Wie ein Friedensappell fast ungehört verhallt

Mehr als 60 Prominente warnen vor einem Krieg mit Russland. Aber ARD und ZDF berichten nicht darüber.

Wie ein Friedensappell fast ungehört verhallt
Foto: dpa

Düsseldorf. Die Namen sind so prominent, dass es an Aufmerksamkeit eigentlich nicht mangeln sollte: Roman Herzog, der Alt-Bundespräsident von der CDU, hat ebenso unterschrieben wie Gerhard Schröder, der Alt-Kanzler von der SPD. Mit dabei sind auch Schauspieler wie Mario Adorf und Klaus Maria Brandauer, ein Filmemacher wie Wim Wenders und Antje Vollmer, die frühere Vizepräsidentin des Bundestages von den Grünen.

Geholfen hat die Prominenz der Unterzeichner allerdings nicht. Denn der Appell für eine „neue Entspannungspolitik für Europa“ zur Entschärfung der Ukraine-Krise verhallte am vergangenen Freitag fast ungehört. ARD und ZDF haben in ihren Nachrichtensendungen nicht darüber berichtet.
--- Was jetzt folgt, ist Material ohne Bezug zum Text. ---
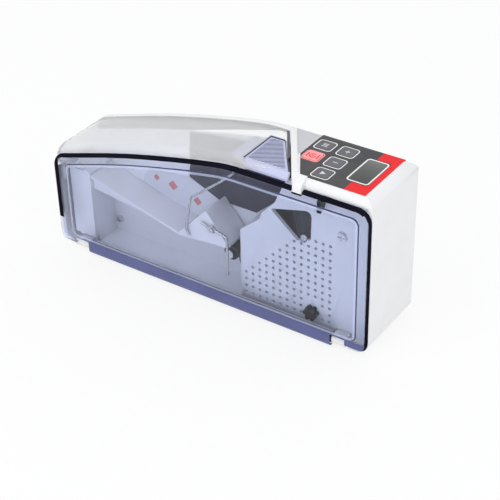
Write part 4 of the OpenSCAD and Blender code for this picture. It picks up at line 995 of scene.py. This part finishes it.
def deck():
    front, thick, foot = RIM_BACK + 4.5, 2.0, 19.4
    top = TOP - 6.2
    edge = [(foot, FLOOR, 0), (foot, 46, 2), (30.9, 55.9, 1), (32.1, 59.8, 1), (39.6, 68, 3),
            (46.4, top, 0)]
    plate = prism("deck", [(foot, FLOOR, 0), (X1 - WALL, FLOOR, 5.8), (X1 - WALL, top, 0)] + edge[:0:-1],
                  "y", front, front + thick)
    inner = [(21, FLOOR, 0), (21, 46, 0), (33.3, 55.9, 0), (34.2, 59.8, 0), (42, 68, 0), (46, 77.5, 0)]
    flank = prism("flank", edge[:5] + [(44.2, 77.5, 0)] + inner[::-1], "y", front, WALL_Y - 1.3)
    join(plate, flank)
    thumb, screw = centre_of("thumb_screw"), centre_of("sensor_screw")
    cut(plate, prism("sensor_notch", [(52.3, 51.1, 1), (60.1, 53.9, 1), (60.6, 70.4, 3), (37.1, 64.2, 1)],
                     "y", front - 1, front + thick + 1))
    cut(plate, block("foot_gap", (18, front - 1, -1), (X1, FACE + 8.8, BASE + 5.4)),
        block("ear_gap", (75.4, front - 1, -1), (83.6, front + 3, BASE + 7.3)),
        block("roller_gap", (18, -14.1, 15.6), (25.4, -0.3, 38.4)),
        rod("arm_hole", "y", screw.x, screw.z, front - 1, front + 3, 2.3, 32),
        rod("thumb_hole", "y", thumb.x, thumb.z, front - 1, front + 6, 1.56, 24),
        rod("boss_hole", "y", 77.5, 62.3, front - 1, front + 3, 1.3, 24))
    pitch = 4.05
    first = rod("vent", "y", foot + 3, 9.6, front - 1, front + thick + 1, 0.9, 16)
    steps = [(k * pitch, j * pitch) for k in range(13) for j in range(min(11, 3 + k) + 1)]
    vents = [again(first, "vent", (x, 0, z)) for x, z in steps
             if math.hypot(foot + 3 + x - thumb.x, 9.6 + z - thumb.z) > 6]
    bpy.data.objects.remove(first)
    cut(plate, together("vents", vents))
    place(soften(plate, 0.18), "base", "tray_white", DECK, "deck_cover")


deck()
arm = prism("sensor_lever", [(52.4, 47.5, 1), (60.4, 48.5, 1), (62, 73, 1), (47.5, 69, 1)], "y", -15, -13.2)
pick(arm, "FACE", lambda p, n: n.y < -0.9)
inset(0.7)
draw_out((0, 0.3, 0))
arm_hole = centre_of("sensor_screw")
cut(arm, rod("hole", "y", arm_hole.x, arm_hole.z, -17, -12, 1, 24))
place(soften(arm, 0.2), "base", "dark_plastic", ARM, "sensor_arm")


def screw_head(name, node, r, height, tip):
    """Cross-head screw seen from the front: a domed head with a cross recess, and its shank."""
    low, high = span(node)
    x, z = (low.x + high.x) / 2, (low.z + high.z) / 2
    head = rod(name, "y", x, z, low.y, low.y + height, r * 0.82, 40, r)
    for across_w, tall in ((r * 1.25, r * 0.28), (r * 0.28, r * 1.25)):
        cut(head, block("slot", (x - across_w / 2, low.y - 1, z - tall / 2),
                        (x + across_w / 2, low.y + height * 0.5, z + tall / 2)))
    join(head, rod("shank", "y", x, z, low.y + height - 0.1, high.y - 0.6, tip, 24))
    return soften(head, 0.08, 2)


for name, node, r, height, shank in (("deck_screw_head", "deck_screw", 2.8, 1.4, 1.1),
                                     ("sensor_screw_head", "sensor_screw", 2.0, 1.2, 1.0),
                                     ("tray_screw_head", "tray_screw", 2.3, 1.3, 1.2),
                                     ("wire_screw_head", "wire_pivot_screw", 1.9, 0.9, 0.9)):
    place(screw_head(name, node, r, height, shank), "base", "steel", BRIGHT, node)


def thumb_knob():
    low, high = span("thumb_screw")
    x, z, front = (low.x + high.x) / 2, (low.z + high.z) / 2, low.y
    knob = rod("thumb_knob", "y", x, z, front, front + 3.05, 2.6, 36)
    lobe = rod("lobe", "y", x + 2.75, z, front, front + 3.05, 1.2, 24)
    lobes = [again(lobe, "lobe", turn=60 * i, centre=(x, 0, z)) for i in range(6)]
    bpy.data.objects.remove(lobe)
    join(knob, *lobes)
    cut(knob, rod("dish", "y", x, z, front - 1, front + 0.6, 1.6, 32))
    join(knob, rod("stem", "y", x, z, front + 3, high.y - 1.1, 1.5, 28),
         rod("stop", "y", x, z, high.y - 1.2, high.y, 2.4, 32))
    place(soften(knob, 0.25, 3), "adjuster", "black_plastic", BLACK, "thumb_screw")


thumb_knob()

# ---- formed wires


def wire(name, points, bends, r=0.65):
    """Round wire through points in millimetres, with rounded bends and ends."""
    piece = one_point(name, points[0])
    for a, b in zip(points, points[1:]):
        draw_out(Vector(b) - Vector(a))
    for p in points[1:-1]:
        pick(piece, "VERT", lambda v: (v - Vector(p)).length < 0.01)
        bpy.ops.mesh.bevel(offset=bends * MM, segments=6, affect="VERTICES", clamp_overlap=False)
    clear()
    work_on(piece)
    bpy.ops.object.convert(target="CURVE")
    line = bpy.context.object
    line.data.dimensions = "3D"
    line.data.bevel_depth, line.data.bevel_resolution, line.data.use_fill_caps = r * MM, 5, True
    bpy.ops.object.convert(target="MESH")
    made = bpy.context.object
    made.name = name
    return soften(made, 0.2, 2, 60)


press_x, press_z = 16.8, 77.4
press_y = TRAY_Y - 1.1
press = wire("press_wire_form", [(press_x, -1.8, press_z), (press_x, press_y, press_z), (9, press_y, 70.4),
                                 (-8.5, press_y, 56.2), (-12.6, press_y, 36), (-10.4, press_y, 33.2)], 1.1)
place(press, "press_wire", "wire_steel", WIRE, "note_press_wire")


def stacker():
    y, x, z = TRAY_Y - 1, 3.5, 41.5
    clear()
    bpy.ops.mesh.primitive_torus_add(location=(x * MM, y * MM, z * MM), rotation=(RIGHT, 0, 0),
                                     major_segments=40, minor_segments=12, major_radius=1.61 * MM,
                                     minor_radius=0.65 * MM)
    eye = smooth(settle("eye"))
    left = wire("left", [(x - 1.61, y, z), (-1, y, 42.9), (-3, y, 43.6)], 0.6)
    right = wire("right", [(x + 1.61, y, z), (12, y, 39.6), (12.6, y, 37.4), (12.6, y, 17)], 0.9)
    place(together("stacker_wire_form", [eye, left, right]), "stack_wire", "wire_steel", WIRE,
          "stacker_wire")


stacker()
clip = rod("wire_clip_block", "y", press_x, press_z, -7, -1, 2.2, 32)
join(clip, block("foot", (press_x - 3.4, -2.4, press_z - 3.4), (press_x + 3.4, -1, press_z + 2.4)))
cut(clip, rod("bore", "y", press_x, press_z, -8, 0, 0.71, 24))
place(soften(clip, 0.3, 3), "base", "dark_plastic", THROAT, "wire_clip")

# ---- rollers and feet


def tyre(name, node, body, r, inner, width, grooves):
    """Two rubber tyres with fine grooves across the tread."""
    low, high = span(node)
    x, z = (low.x + high.x) / 2, (low.z + high.z) / 2
    made = []
    for y in (low.y, high.y - width):
        ring = rod("tyre", "y", x, z, y, y + width, r, 96)
        bore = rod("bore", "y", x, z, y - 1, y + width + 1, inner, 48)
        cut(ring, bore)
        slot = block("slot", (x + r - 0.35, y - 1, z - 0.22), (x + r + 1, y + width + 1, z + 0.22))
        slots = [again(slot, "slot", turn=360 / grooves * i, centre=(x, 0, z)) for i in range(grooves)]
        bpy.data.objects.remove(slot)
        cut(ring, together("slots", slots))
        made.append(soften(ring, 0.12, 1))
    place(together(name, made), body, "roller_rubber", TYRE, node)


tyre("feed_tyre_pair", "feed_tyres", "feed_roller", 10.8, 8.4, 5, 36)


def rubber_feet():
    first = rod("foot", "z", -78, -9.2, 0, BASE + 0.8, 4, 40)
    pick(first, "FACE", lambda p, n: n.z < -0.9)
    inset(0.8)
    draw_out((0, 0, 0.2))
    soften(first, 0.2, 2)
    others = [again(first, "foot", (dx, dy, 0)) for dx, dy in ((156, 0), (0, 22.2), (156, 22.2))]
    place(together("foot_pads", [first] + others), "base", "foot_rubber", FOOT, "rubber_feet")


rubber_feet()

# ---- back of the machine


def battery_door():
    low, high = span("battery_cover")
    x, x2, z, z2 = low.x + 2, high.x - 2, low.z + 1, high.z
    y, y2 = high.y - 2, high.y
    door = prism("battery_door", box_line(x, z, x2, z2, 0.8), "y", y, y2)
    join(door, rod("hinge_roll", "x", (y + y2) / 2, z, x, x2, 1.0, 32),
         rod("hinge_pins", "x", (y + y2) / 2, z, x - 2, x2 + 2, 0.7, 24))
    middle = (x + x2) / 2
    groove = block("groove", (middle - 8, y2 - 0.5, z2 - 9), (middle + 8, y2 + 1, z2 - 8.4))
    use(groove, "ARRAY", count=6, use_relative_offset=False, use_constant_offset=True,
        constant_offset_displace=(0, 0, 1.2 * MM))
    cut(door, groove)
    place(soften(door, 0.2), "bay_cover", "housing_white", WHITE, "battery_cover")


battery_door()


def case_screw_set():
    made = []
    for x, z in CASE_SCREWS:
        head = rod("head", "y", x, z, BACK - 1.2, BACK - 0.1, 2.5, 36, 2.2)
        for w, t in ((3.2, 0.7), (0.7, 3.2)):
            cut(head, block("slot", (x - w / 2, BACK - 0.6, z - t / 2), (x + w / 2, BACK + 1, z + t / 2)))
        join(head, rod("shank", "y", x, z, BACK - 9.6, BACK - 1.1, 1.1, 20))
        made.append(soften(head, 0.08))
    place(together("case_screw_heads", made), "base", "steel", BRIGHT, "case_screws")


case_screw_set()

# ---- carried-over nodes

dress(STEEL, "feed_shaft", "idler_pin", "motor_shaft", "pinch_shaft", "door_pins", "lid_pin",
      "battery_springs", "board_screws")
dress(BRASS, "feed_bushes", "motor_pinion")
dress(CAN, "motor_can")
dress(BLACK, "motor_cap", "buzzer", "display_module", "dc_jack", "switch_slider")
dress(DARK, "tact_switches", "power_switch", "battery_tray")
dress(HUB, "feed_hub", "drive_plate")
dress(GEAR, "feed_gear", "idler_gear")
dress(TYRE, "pinch_rollers")
dress(BOARD, "main_board")
dress(CELL, "battery_cells")

# ---- floor and light


def show_differently(tree, lit, seen, out):
    """Lights the scene with one shader, and shows another to the camera and in reflections."""
    path = tree.nodes.new("ShaderNodeLightPath")
    straight, any_of = (tree.nodes.new("ShaderNodeMath") for _ in range(2))
    straight.operation = any_of.operation = "MAXIMUM"
    mix = tree.nodes.new("ShaderNodeMixShader")
    for a, b in ((path.outputs["Is Camera Ray"], straight.inputs[0]),
                 (path.outputs["Is Glossy Ray"], straight.inputs[1]),
                 (straight.outputs[0], any_of.inputs[0]),
                 (path.outputs["Is Transmission Ray"], any_of.inputs[1]),
                 (any_of.outputs[0], mix.inputs[0]), (lit.outputs[0], mix.inputs[1]),
                 (seen.outputs[0], mix.inputs[2]), (mix.outputs[0], out.inputs["Surface"])):
        tree.links.new(a, b)


def studio():
    clear()
    bpy.ops.mesh.primitive_plane_add(size=8, location=(0, 0, 0))
    floor = bpy.context.object
    floor.name = "studio_floor"
    pale = bpy.data.materials.new("studio_white")
    pale.use_nodes = True
    tree = pale.node_tree
    shader = tree.nodes["Principled BSDF"]
    shader.inputs["Base Color"].default_value = (0.9, 0.9, 0.9, 1)
    shader.inputs["Roughness"].default_value = 0.9
    shader.inputs["Specular IOR Level"].default_value = 0.1
    glow = tree.nodes.new("ShaderNodeEmission")
    glow.inputs["Color"].default_value = (1, 1, 1, 1)
    blend = tree.nodes.new("ShaderNodeMixShader")
    blend.inputs[0].default_value = 0.82
    tree.links.new(shader.outputs[0], blend.inputs[1])
    tree.links.new(glow.outputs[0], blend.inputs[2])
    show_differently(tree, shader, blend, tree.nodes["Material Output"])
    floor.data.materials.append(pale)

    world = bpy.data.worlds.new("studio_world")
    bpy.context.scene.world = world
    world.use_nodes = True
    tree = world.node_tree
    tree.nodes.clear()
    out = tree.nodes.new("ShaderNodeOutputWorld")
    soft, bright = (tree.nodes.new("ShaderNodeBackground") for _ in range(2))
    for shader, colour, strength in ((soft, (0.97, 0.98, 1, 1), 0.88), (bright, (1, 1, 1, 1), 1)):
        shader.inputs["Color"].default_value = colour
        shader.inputs["Strength"].default_value = strength
    show_differently(tree, soft, bright, out)


def soft_lamp(name, place_mm, power):
    """Round lamp 0.9 m across that faces the middle of the machine."""
    bpy.ops.object.light_add(type="AREA", location=Vector(place_mm) * MM)
    lamp = bpy.context.object
    lamp.name = name
    lamp.data.shape = "DISK"
    lamp.data.size = 0.9
    lamp.data.energy = power
    lamp.rotation_euler = (Vector((0, 0, 45)) - Vector(place_mm)).to_track_quat("-Z", "Y").to_euler()


studio()
soft_lamp("key_lamp", (-300, -700, 1000), 2.3)
soft_lamp("fill_lamp", (700, -300, 700), 1.3)
soft_lamp("front_lamp", (-100, -900, 90), 1.2)
bpy.context.scene.view_settings.view_transform = "Standard"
Die Deutsche Presse Agentur (dpa) beließ es bei einer Meldung. Wie kann das sein?

„Für mehr haben unsere Kapazitäten nicht gereicht“, sagt Martin Bialecki von dpa. Es sei ein nachrichtenstarker Tag gewesen. Ähnlich argumentieren ARD und ZDF. Auf Nachfrage des Medienjournalisten Stefan Niggemeier verweisen beide Sender auf die Wahl des Ministerpräsidenten in Thüringen, den IS-Terror, das Ende von Opel in Bochum. Für den Appell sei da eben kein Platz mehr gewesen.
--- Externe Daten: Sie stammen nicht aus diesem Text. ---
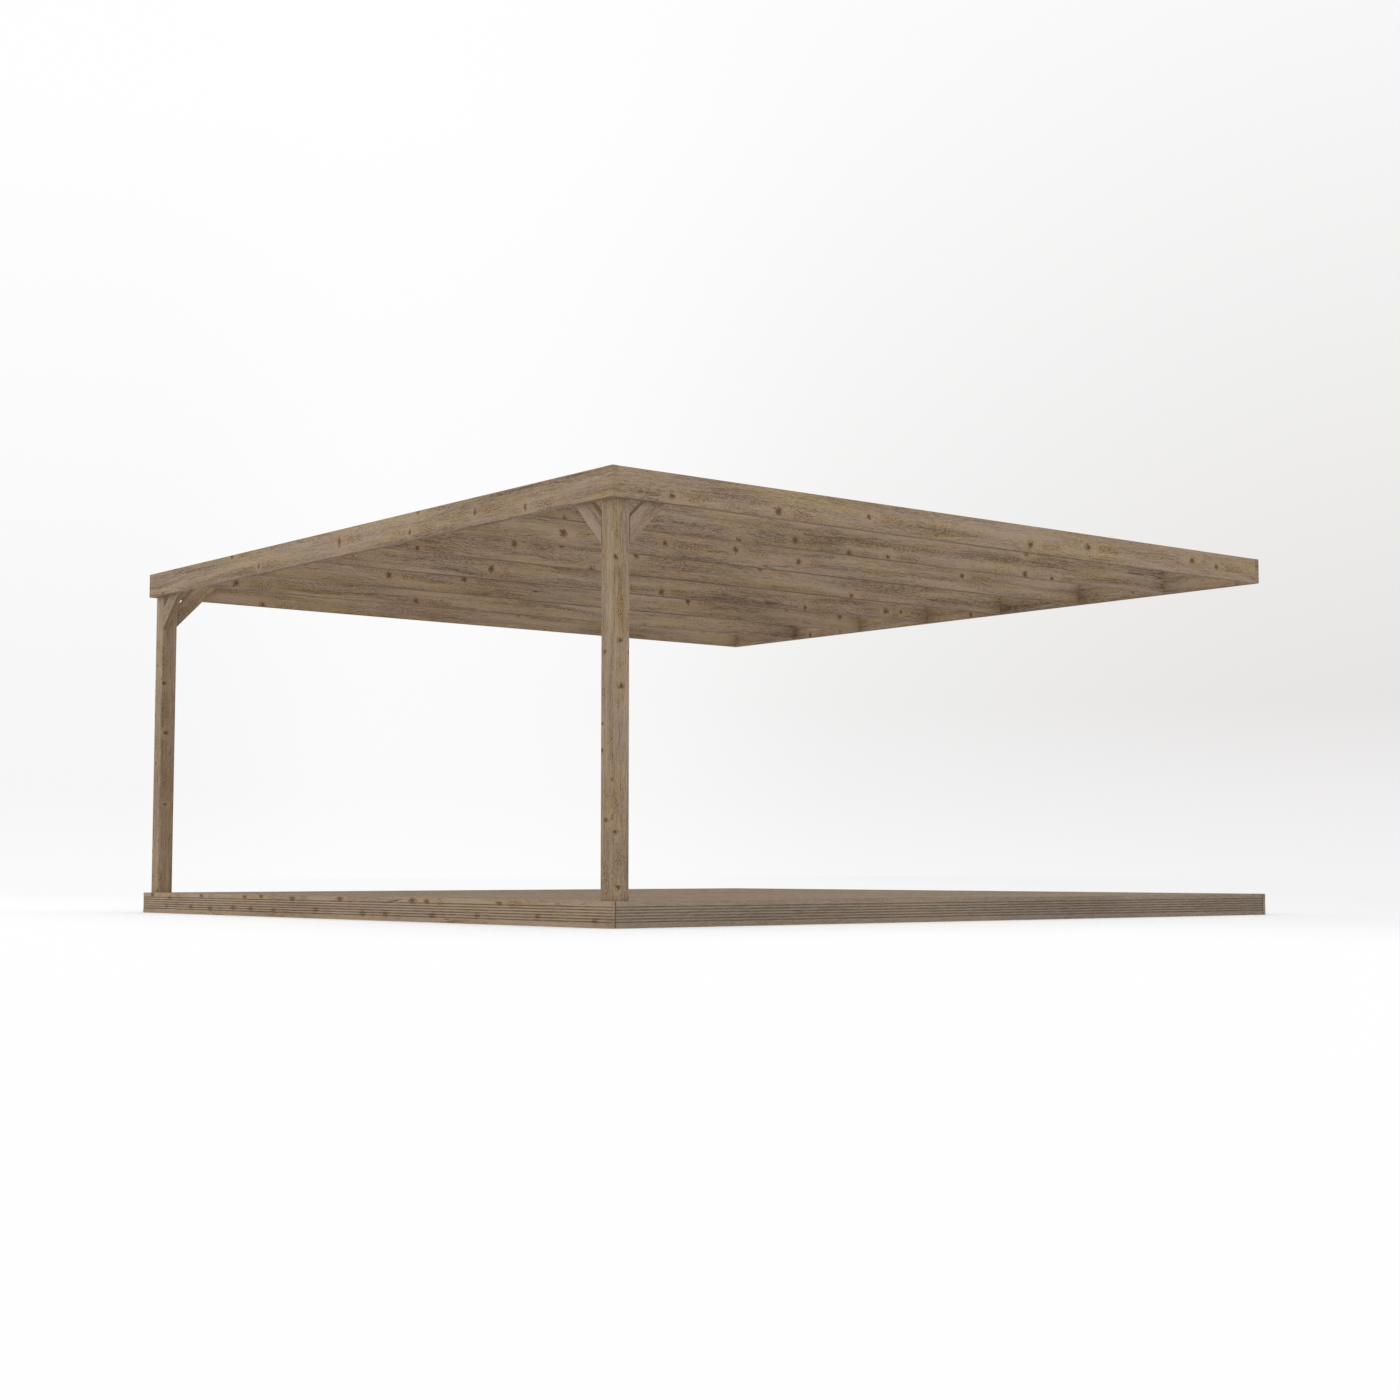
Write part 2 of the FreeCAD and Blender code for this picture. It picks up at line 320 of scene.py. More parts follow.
# %% Timber group: a place on each face
NARROW_FACE_SHIFT = 3.7               # keeps a narrow face's pattern off the broad ones
SEED_ALONG = 3.71                     # how far one seed lies from the next, in metres
SEED_ASIDE = 1.37

along, across, through = timber.split(given["Place"])
past_across = timber.minus(timber.unsigned(across), given["Half across"])
past_through = timber.minus(timber.unsigned(through), given["Half through"])
on_narrow = timber.sum("GREATER_THAN", past_across, past_through)
on_broad = timber.minus(1.0, on_narrow)
side = timber.plus(timber.times(across, on_broad),
                   timber.times(timber.plus(through, NARROW_FACE_SHIFT), on_narrow))
shifted_along = timber.plus(along, timber.times(seed, SEED_ALONG))
shifted_side = timber.plus(side, timber.times(seed, SEED_ASIDE))
timber.report("a place on each face")

# %% [markdown]
# ## The way the grain flows
# Grain runs almost straight, wanders a little and swerves round each knot. Instead of drawing
# curved lines, the pattern stays straight and the place it is read at is moved aside. Every
# layer that reads this moved place then flows round the knots together with the others.

# %% Timber group: knots and the flow of the grain
WANDER = 0.02
ANY_KNOT = 0.001                      # a size above this means that there is a knot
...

Als ob es die mehr als 60 Unterzeichner gewusst hätten. Sie appellieren nämlich an die Medien, „ihrer Pflicht zur vorurteilsfreien Berichterstattung überzeugender nachzukommen als bisher. Leitartikler und Kommentatoren dämonisieren ganze Völker, ohne deren Geschichte ausreichend zu würdigen.“

Im Kern warnen die Prominenten vor der unheilvollen Spirale aus Drohung und Gegendrohung. Sie setzen auf Dialog, hoffen auf einen Wandel durch Annäherung. Es gehe nicht um Putin, sondern darum, Russland nicht aus Europa hinauszudrängen. Ein neuer Krieg müsse verhindert werden.

Es ist legitim, die Unterzeichner des Appells als „Russland-Versteher“ zu beschimpfen. In der „Welt“ heißt es, der Aufruf sei peinlich und stelle die Tatsachen auf den Kopf. Die „taz“ warnt davor, vor Putin einen Bückling zu machen. Die „FAZ“ wirft Schröder Gedächtnisschwund vor, weil er sich von eigenen Positionen distanziere.

Wie gesagt, solche Einordnungen sind legitim, für manche sicher auch nachvollziehbar und richtig. Nicht in Ordnung ist es dagegen, wenn ARD und ZDF sich weigern, den Appell zur Kenntnis zu nehmen. Und peinlich wird’s, wenn die ARD auf ein „Tagesthemen“-Interview mit Angela Merkel verweist, in dem der Appell drei Tage nach der Veröffentlichung angesprochen worden sei. Damit habe die Redaktion dem Aufruf „ein hohes Gewicht beigemessen“.